— Exercise task —
Will you quote precisely the lines that run from the top of the material below to the line containing "side_bend_radius = 2.2", both ends included?

**** Source data

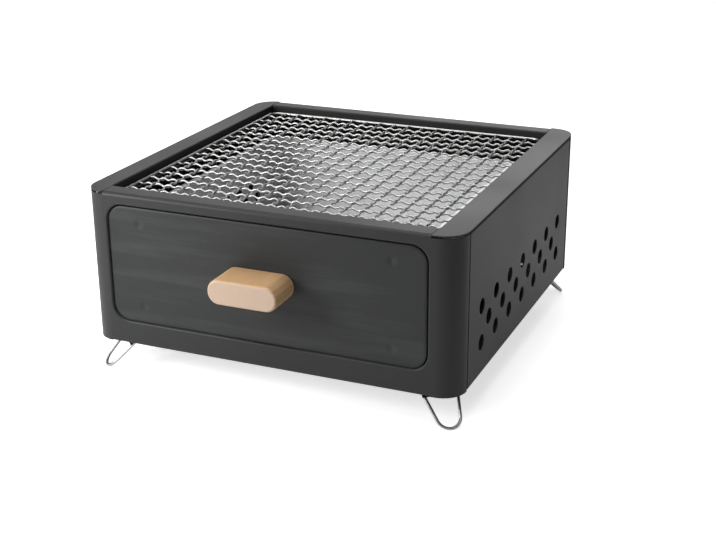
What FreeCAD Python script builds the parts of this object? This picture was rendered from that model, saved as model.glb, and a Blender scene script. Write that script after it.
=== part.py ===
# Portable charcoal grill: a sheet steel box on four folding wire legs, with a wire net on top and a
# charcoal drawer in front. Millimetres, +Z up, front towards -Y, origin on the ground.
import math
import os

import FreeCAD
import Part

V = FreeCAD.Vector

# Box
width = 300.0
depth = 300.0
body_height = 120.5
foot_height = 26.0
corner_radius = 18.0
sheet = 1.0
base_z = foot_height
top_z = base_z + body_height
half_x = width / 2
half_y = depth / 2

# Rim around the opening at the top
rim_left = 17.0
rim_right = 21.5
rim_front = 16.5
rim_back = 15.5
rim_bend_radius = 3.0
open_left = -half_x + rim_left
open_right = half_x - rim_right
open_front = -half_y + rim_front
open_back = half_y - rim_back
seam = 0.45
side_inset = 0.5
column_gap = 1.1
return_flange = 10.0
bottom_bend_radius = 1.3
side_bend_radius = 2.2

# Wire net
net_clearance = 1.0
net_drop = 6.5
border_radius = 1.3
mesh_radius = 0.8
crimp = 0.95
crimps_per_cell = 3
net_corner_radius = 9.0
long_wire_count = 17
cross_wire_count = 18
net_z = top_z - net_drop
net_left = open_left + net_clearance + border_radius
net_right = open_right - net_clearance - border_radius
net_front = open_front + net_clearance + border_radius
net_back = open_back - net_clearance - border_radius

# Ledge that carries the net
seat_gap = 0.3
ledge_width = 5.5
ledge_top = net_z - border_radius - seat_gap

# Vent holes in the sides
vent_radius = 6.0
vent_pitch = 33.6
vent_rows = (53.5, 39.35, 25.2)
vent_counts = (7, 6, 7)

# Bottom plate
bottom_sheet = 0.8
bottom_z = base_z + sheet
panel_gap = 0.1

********

— Solution —
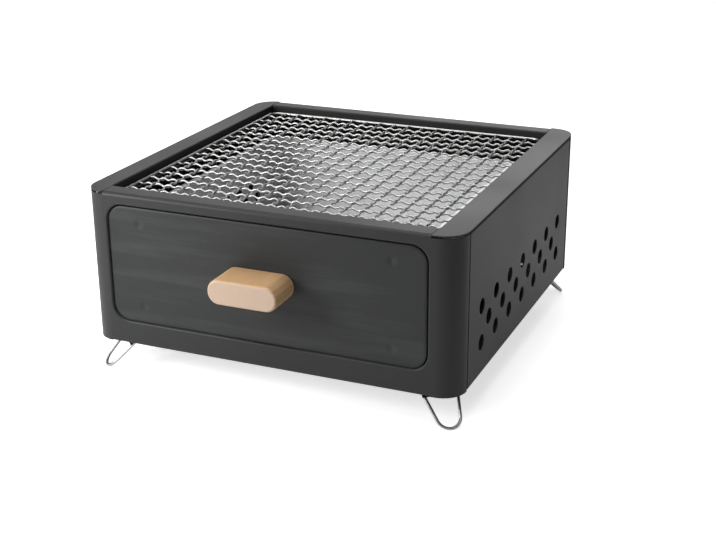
What FreeCAD Python script builds the parts of this object? This picture was rendered from that model, saved as model.glb, and a Blender scene script. Write that script after it.
=== part.py ===
# Portable charcoal grill: a sheet steel box on four folding wire legs, with a wire net on top and a
# charcoal drawer in front. Millimetres, +Z up, front towards -Y, origin on the ground.
import math
import os

import FreeCAD
import Part

V = FreeCAD.Vector

# Box
width = 300.0
depth = 300.0
body_height = 120.5
foot_height = 26.0
corner_radius = 18.0
sheet = 1.0
base_z = foot_height
top_z = base_z + body_height
half_x = width / 2
half_y = depth / 2

# Rim around the opening at the top
rim_left = 17.0
rim_right = 21.5
rim_front = 16.5
rim_back = 15.5
rim_bend_radius = 3.0
open_left = -half_x + rim_left
open_right = half_x - rim_right
open_front = -half_y + rim_front
open_back = half_y - rim_back
seam = 0.45
side_inset = 0.5
column_gap = 1.1
return_flange = 10.0
bottom_bend_radius = 1.3
side_bend_radius = 2.2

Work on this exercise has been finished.